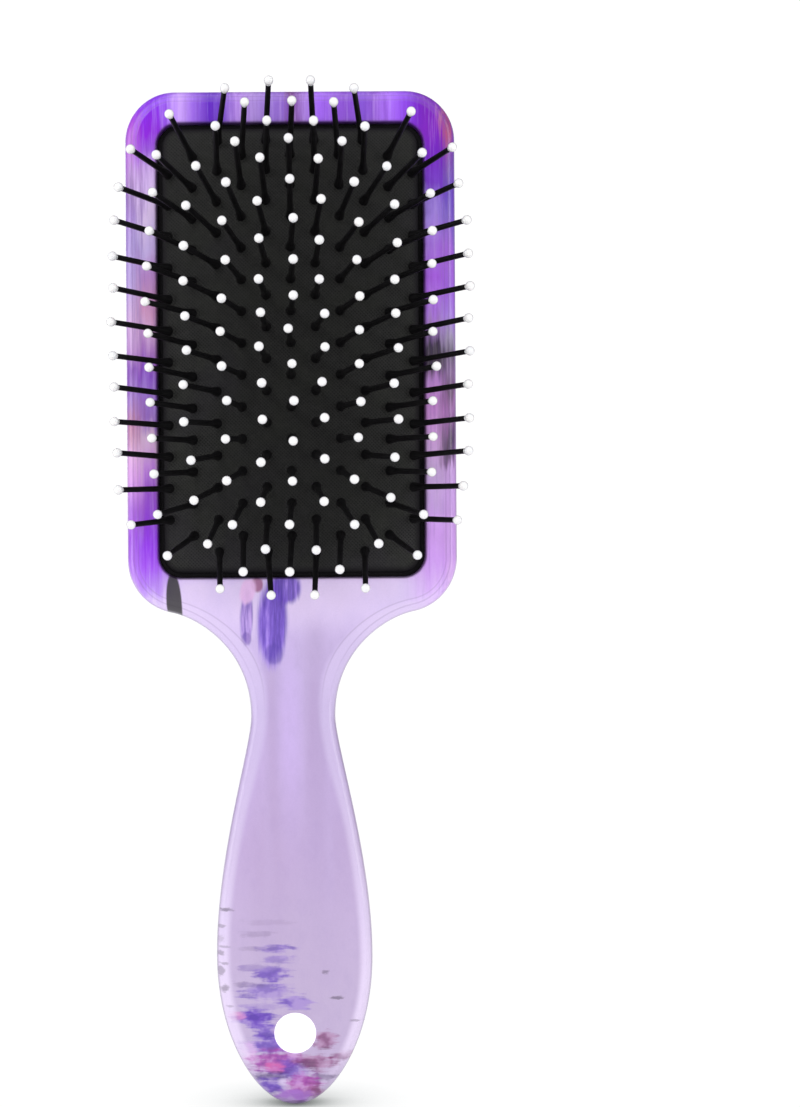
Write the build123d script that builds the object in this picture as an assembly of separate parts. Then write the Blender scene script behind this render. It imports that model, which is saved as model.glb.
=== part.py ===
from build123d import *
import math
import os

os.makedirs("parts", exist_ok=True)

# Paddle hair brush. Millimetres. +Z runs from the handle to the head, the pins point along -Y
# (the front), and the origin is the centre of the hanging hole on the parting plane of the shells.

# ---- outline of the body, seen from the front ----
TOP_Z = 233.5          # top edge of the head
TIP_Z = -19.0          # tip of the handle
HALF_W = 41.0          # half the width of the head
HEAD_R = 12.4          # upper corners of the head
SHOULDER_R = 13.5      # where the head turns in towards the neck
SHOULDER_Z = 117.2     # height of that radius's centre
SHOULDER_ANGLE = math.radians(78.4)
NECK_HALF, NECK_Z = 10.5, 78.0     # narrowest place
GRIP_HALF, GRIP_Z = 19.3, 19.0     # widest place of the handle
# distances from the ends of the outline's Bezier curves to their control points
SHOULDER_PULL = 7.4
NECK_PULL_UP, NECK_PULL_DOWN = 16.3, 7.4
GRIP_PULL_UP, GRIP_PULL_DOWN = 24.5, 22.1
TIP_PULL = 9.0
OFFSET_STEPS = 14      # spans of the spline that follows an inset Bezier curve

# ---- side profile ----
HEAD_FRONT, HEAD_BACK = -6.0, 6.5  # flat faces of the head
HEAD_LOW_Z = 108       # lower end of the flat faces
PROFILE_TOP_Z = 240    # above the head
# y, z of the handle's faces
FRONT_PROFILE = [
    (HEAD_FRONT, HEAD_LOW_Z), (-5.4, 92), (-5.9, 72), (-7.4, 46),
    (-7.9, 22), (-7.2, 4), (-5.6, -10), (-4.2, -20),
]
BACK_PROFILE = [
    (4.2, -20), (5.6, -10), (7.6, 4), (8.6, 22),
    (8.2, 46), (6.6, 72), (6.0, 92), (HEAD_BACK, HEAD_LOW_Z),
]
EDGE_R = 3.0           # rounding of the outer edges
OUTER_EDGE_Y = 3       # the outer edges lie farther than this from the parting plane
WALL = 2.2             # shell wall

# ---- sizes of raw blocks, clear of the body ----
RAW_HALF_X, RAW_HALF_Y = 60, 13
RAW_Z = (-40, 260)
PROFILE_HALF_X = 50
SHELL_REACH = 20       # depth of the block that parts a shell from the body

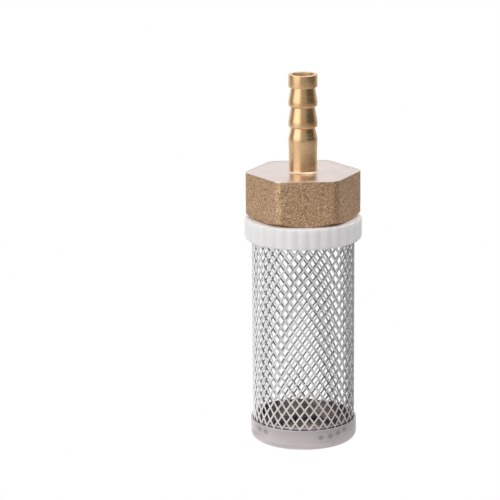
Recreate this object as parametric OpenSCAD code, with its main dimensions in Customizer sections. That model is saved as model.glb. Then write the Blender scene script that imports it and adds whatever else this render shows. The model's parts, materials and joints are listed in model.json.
========
Only a number is wanted: how many lines above include "write"?

2